Still, Gorgas was rightfully pleased with his accomplishment. In 1864, he wrote in his diary, “Where three years ago we were not making a gun, a pistol nor a saber, no shot nor shell (except at the Tredegar ironworks)—a pound of powder—we now make all these in quantities to meet the demand of our large armies.” Indeed, when the Army of Northern Virginia surrendered at Appomattox on April 9, 1865, Confederate general Robert E. Lee‘s veterans had been without food for three days, but each emaciated infantryman nevertheless carried seventy-five rounds of ammunition.
Later Years
After the war, Gorgas purchased the Brierfield Iron Works, located near Ashby, Alabama, but high costs and other problems forced him to lease the works after just a couple of years.

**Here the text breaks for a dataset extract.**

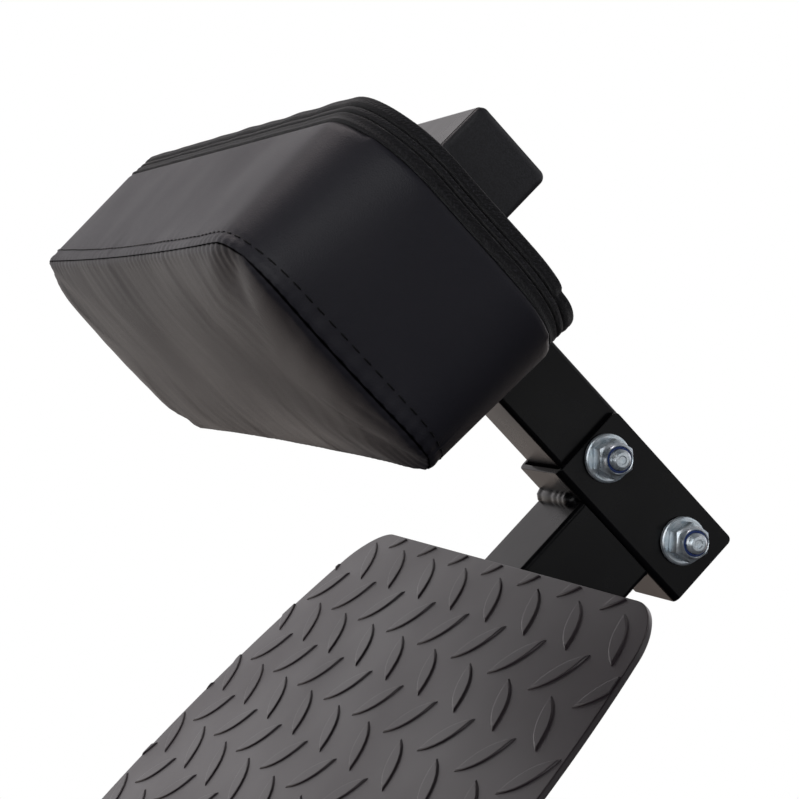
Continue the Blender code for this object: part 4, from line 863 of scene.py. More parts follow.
class BENCH_OT_stage(bpy.types.Operator):
    """Add the camera, the lamps, the world and the floor"""

    bl_idname = "bench.stage"
    bl_label = "Stage and camera"

    def execute(self, context):
        scene = context.scene
        scene.view_settings.view_transform = "Standard"
        camera = bpy.data.objects.new("photo_camera", bpy.data.cameras.new("photo_camera"))
        scene.collection.objects.link(camera)
        camera.data.sensor_width = 36.0
        camera.data.lens = CAMERA_LENS
        camera.data.clip_start = 0.01
        up = CAMERA_BACK.cross(CAMERA_RIGHT)
        turn = Matrix((CAMERA_RIGHT, up, CAMERA_BACK)).transposed().to_4x4()
        camera.matrix_world = Matrix.Translation(CAMERA_PLACE) @ turn
        scene.camera = camera
        # The lamps point at a place beside the calf post.
        centre = LEG_LINE @ Vector((0.08, 0.05, -0.08))
        # Each lamp: its way from there, its size, its power and its colour
        lamps = (
            ("key_softbox", Vector((1.15, 1.6, 0.5)), 1.6, 18.0, (1.0, 1.0, 1.0)),
            ("fill_softbox", Vector((-1.5, 0.9, 0.9)), 1.2, 4.0, (1.0, 1.0, 1.0)),
            ("front_softbox", Vector((-0.81, 1.43, -0.05)), 0.6, 1.0, (1.0, 1.0, 1.0)),
            ("rear_softbox", Vector((0.6, -1.3, 2.2)), 1.2, 16.0, (1.0, 0.9, 0.9)),
        )
        for name, way, size, power, colour in lamps:
            lamp = bpy.data.lights.new(name, "AREA")
            lamp.shape = "SQUARE"
            lamp.size = size
            lamp.energy = power
            lamp.color = colour
            stand = bpy.data.objects.new(name, lamp)
            scene.collection.objects.link(stand)
            stand.matrix_world = (
                Matrix.Translation(centre + way) @ way.to_track_quat("Z", "Y").to_matrix().to_4x4()
            )
        self.add_world(scene)
        bpy.ops.object.select_all(action="DESELECT")
        bpy.ops.mesh.primitive_circle_add(vertices=96, radius=8.0, fill_type="NGON")
        floor = context.object
        floor.name = "studio_floor"
        floor.location = (0, 0, -0.0005)
        bpy.ops.object.transform_apply(location=True, rotation=True, scale=True)
        floor.data.materials.append(studio_floor())
        return {"FINISHED"}

    def add_world(self, scene):
        """White behind the bench, where the grazing faces mirror it, and a dim room in front."""
        world = bpy.data.worlds.new("studio_room")
        scene.world = world
        world.use_nodes = True
        tree = world.node_tree
        tree.nodes.clear()
        way = add_node(tree, "TexCoord").outputs["Generated"]
        parts = add_node(tree, "SeparateXYZ", [way]).outputs
        depth = add_node(tree, "MapRange", (parts["Y"], -0.35, 0.55, 1.15, 0.08))
        # The white backdrop is about as high as the bench, and the room above it is dim.
        height = add_node(tree, "MapRange", (parts["Z"], 0.26, 0.52, 1.0, 0.25))
        room = add_node(tree, "Math", (depth, height), operation="MULTIPLY")
        side = add_node(tree, "MapRange", (parts["Y"], -0.35, 0.55, 0.0, 1.0))
        tint = add_node(
            tree, "Mix", {0: side, 6: (1.0, 0.96, 0.98, 1), 7: (0.88, 0.90, 1.0, 1)}, data_type="RGBA"
        ).outputs[2]
        glow = add_node(tree, "Background", {"Color": tint, "Strength": room})
        white = add_node(tree, "Background", {"Color": (1, 1, 1, 1), "Strength": 1.0})
        rays = add_node(tree, "LightPath").outputs
        seen = add_node(
            tree, "Math", (rays["Is Camera Ray"], rays["Is Transmission Ray"]), operation="MAXIMUM"
        )
        add_node(tree, "OutputWorld", [add_node(tree, "MixShader", (seen, glow, white))])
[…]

In 1868, he became head of the Junior Department at the University of the South in Sewanee, Tennessee. Bankrupt and in declining health, he nevertheless managed the institution well, increasing the number of students and keeping the budget sound. In 1872, Sewanee’s Board of Trustees appointed him vice-chancellor. Ongoing concerns about the school’s finances led to strained relations with the board. Before Gorgas could be terminated, he accepted the position of president of the University of Alabama in 1878. Gorgas’s stint in Tuscaloosa was successful but short-lived. A series of strokes left him incapacitated. He resigned as president and was appointed librarian, an honorific position he kept until his death in Tuscaloosa on May 15, 1883.